Brief: Repeat exactly the stretch of lines from the line containing "const latchGeometry = geometryOf(makeLatch());" through the line containing "obj.data.transform(obj.matrix_world)", both included, and nothing else.
● ● ● ● ●
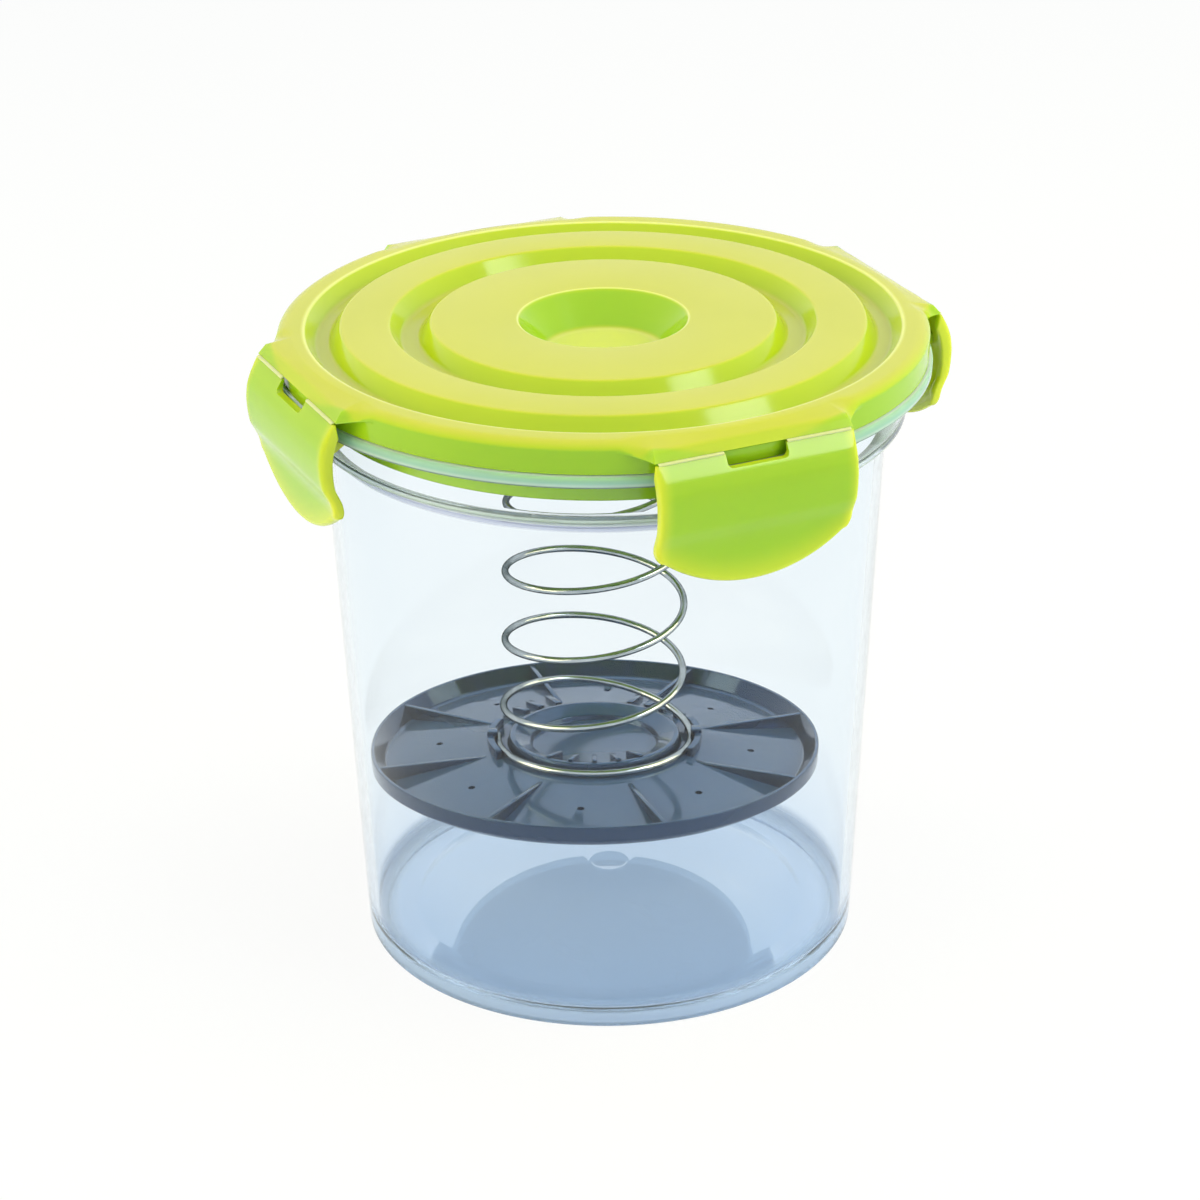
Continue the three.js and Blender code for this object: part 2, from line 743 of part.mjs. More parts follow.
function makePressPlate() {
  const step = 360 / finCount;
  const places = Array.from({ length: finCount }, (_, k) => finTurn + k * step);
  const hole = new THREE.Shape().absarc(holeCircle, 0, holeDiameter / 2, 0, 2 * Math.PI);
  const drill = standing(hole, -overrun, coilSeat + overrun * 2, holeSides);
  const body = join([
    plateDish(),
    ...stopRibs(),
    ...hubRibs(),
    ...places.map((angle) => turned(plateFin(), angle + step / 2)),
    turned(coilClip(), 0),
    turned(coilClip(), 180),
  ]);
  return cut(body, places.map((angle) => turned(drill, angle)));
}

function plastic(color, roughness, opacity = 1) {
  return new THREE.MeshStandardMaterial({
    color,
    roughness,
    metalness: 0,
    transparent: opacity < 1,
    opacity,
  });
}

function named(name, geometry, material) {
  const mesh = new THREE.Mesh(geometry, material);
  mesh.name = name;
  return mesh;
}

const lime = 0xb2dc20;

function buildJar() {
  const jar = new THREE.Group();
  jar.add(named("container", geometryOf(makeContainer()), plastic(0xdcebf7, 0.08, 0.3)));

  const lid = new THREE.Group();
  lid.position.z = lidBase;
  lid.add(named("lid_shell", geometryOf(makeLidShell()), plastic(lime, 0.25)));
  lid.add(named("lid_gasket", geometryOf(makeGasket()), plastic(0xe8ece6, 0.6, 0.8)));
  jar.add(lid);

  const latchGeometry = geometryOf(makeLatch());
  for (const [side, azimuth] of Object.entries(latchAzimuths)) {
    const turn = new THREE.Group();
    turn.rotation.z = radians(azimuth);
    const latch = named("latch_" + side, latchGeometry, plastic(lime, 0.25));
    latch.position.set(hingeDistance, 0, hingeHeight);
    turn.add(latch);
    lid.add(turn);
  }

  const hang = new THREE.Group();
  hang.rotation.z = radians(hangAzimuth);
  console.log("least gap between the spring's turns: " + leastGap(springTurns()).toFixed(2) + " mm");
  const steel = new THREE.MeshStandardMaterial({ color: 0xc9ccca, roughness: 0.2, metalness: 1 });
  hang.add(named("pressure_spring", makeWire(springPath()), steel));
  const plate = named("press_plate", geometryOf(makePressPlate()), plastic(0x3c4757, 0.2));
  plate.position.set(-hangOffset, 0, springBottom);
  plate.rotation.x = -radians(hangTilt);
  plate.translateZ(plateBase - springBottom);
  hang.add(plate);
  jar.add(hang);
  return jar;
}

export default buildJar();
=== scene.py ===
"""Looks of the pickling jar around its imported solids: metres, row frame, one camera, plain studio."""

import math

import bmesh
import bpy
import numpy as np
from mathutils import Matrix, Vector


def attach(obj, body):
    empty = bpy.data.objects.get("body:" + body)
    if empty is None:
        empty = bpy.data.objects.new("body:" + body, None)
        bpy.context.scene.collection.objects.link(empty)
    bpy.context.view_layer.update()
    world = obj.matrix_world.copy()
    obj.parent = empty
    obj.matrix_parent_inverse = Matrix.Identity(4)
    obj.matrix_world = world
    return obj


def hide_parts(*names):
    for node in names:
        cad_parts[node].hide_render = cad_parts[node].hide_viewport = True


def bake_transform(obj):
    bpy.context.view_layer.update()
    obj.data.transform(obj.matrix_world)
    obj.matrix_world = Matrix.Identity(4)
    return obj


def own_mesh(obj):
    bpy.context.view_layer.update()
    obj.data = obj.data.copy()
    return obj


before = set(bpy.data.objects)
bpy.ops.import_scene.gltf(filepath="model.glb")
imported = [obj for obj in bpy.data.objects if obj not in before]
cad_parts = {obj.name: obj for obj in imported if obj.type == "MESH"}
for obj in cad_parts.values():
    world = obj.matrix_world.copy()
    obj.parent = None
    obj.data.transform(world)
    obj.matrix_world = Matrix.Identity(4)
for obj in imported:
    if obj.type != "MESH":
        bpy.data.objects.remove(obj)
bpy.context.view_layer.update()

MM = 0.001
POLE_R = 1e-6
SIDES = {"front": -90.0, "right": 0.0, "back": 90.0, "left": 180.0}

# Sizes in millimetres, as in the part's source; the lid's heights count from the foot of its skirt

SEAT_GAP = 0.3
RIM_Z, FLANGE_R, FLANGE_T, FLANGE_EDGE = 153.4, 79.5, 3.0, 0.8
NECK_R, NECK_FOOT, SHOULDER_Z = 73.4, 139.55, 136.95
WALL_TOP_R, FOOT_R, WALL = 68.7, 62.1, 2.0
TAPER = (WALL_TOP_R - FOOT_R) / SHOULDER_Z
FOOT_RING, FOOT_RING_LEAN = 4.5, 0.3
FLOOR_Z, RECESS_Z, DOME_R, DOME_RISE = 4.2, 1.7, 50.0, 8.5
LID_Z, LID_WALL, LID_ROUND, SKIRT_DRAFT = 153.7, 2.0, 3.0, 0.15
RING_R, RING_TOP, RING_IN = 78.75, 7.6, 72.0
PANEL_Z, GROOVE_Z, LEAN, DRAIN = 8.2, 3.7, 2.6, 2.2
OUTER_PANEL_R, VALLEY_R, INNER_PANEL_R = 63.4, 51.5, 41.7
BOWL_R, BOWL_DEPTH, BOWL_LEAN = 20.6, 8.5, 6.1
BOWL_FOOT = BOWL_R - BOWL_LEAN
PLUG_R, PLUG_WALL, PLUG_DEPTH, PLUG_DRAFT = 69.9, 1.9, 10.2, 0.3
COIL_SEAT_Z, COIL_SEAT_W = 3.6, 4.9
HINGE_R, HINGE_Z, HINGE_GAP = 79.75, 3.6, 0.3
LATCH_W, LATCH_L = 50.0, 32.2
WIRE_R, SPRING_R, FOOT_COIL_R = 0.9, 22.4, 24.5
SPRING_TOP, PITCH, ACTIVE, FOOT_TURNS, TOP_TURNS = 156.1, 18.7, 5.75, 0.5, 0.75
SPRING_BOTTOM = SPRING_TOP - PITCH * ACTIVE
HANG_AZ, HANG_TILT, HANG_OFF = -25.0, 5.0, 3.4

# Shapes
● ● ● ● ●
Finished exercise:
  const latchGeometry = geometryOf(makeLatch());
  for (const [side, azimuth] of Object.entries(latchAzimuths)) {
    const turn = new THREE.Group();
    turn.rotation.z = radians(azimuth);
    const latch = named("latch_" + side, latchGeometry, plastic(lime, 0.25));
    latch.position.set(hingeDistance, 0, hingeHeight);
    turn.add(latch);
    lid.add(turn);
  }

  const hang = new THREE.Group();
  hang.rotation.z = radians(hangAzimuth);
  console.log("least gap between the spring's turns: " + leastGap(springTurns()).toFixed(2) + " mm");
  const steel = new THREE.MeshStandardMaterial({ color: 0xc9ccca, roughness: 0.2, metalness: 1 });
  hang.add(named("pressure_spring", makeWire(springPath()), steel));
  const plate = named("press_plate", geometryOf(makePressPlate()), plastic(0x3c4757, 0.2));
  plate.position.set(-hangOffset, 0, springBottom);
  plate.rotation.x = -radians(hangTilt);
  plate.translateZ(plateBase - springBottom);
  hang.add(plate);
  jar.add(hang);
  return jar;
}

export default buildJar();
=== scene.py ===
"""Looks of the pickling jar around its imported solids: metres, row frame, one camera, plain studio."""

import math

import bmesh
import bpy
import numpy as np
from mathutils import Matrix, Vector


def attach(obj, body):
    empty = bpy.data.objects.get("body:" + body)
    if empty is None:
        empty = bpy.data.objects.new("body:" + body, None)
        bpy.context.scene.collection.objects.link(empty)
    bpy.context.view_layer.update()
    world = obj.matrix_world.copy()
    obj.parent = empty
    obj.matrix_parent_inverse = Matrix.Identity(4)
    obj.matrix_world = world
    return obj


def hide_parts(*names):
    for node in names:
        cad_parts[node].hide_render = cad_parts[node].hide_viewport = True


def bake_transform(obj):
    bpy.context.view_layer.update()
    obj.data.transform(obj.matrix_world)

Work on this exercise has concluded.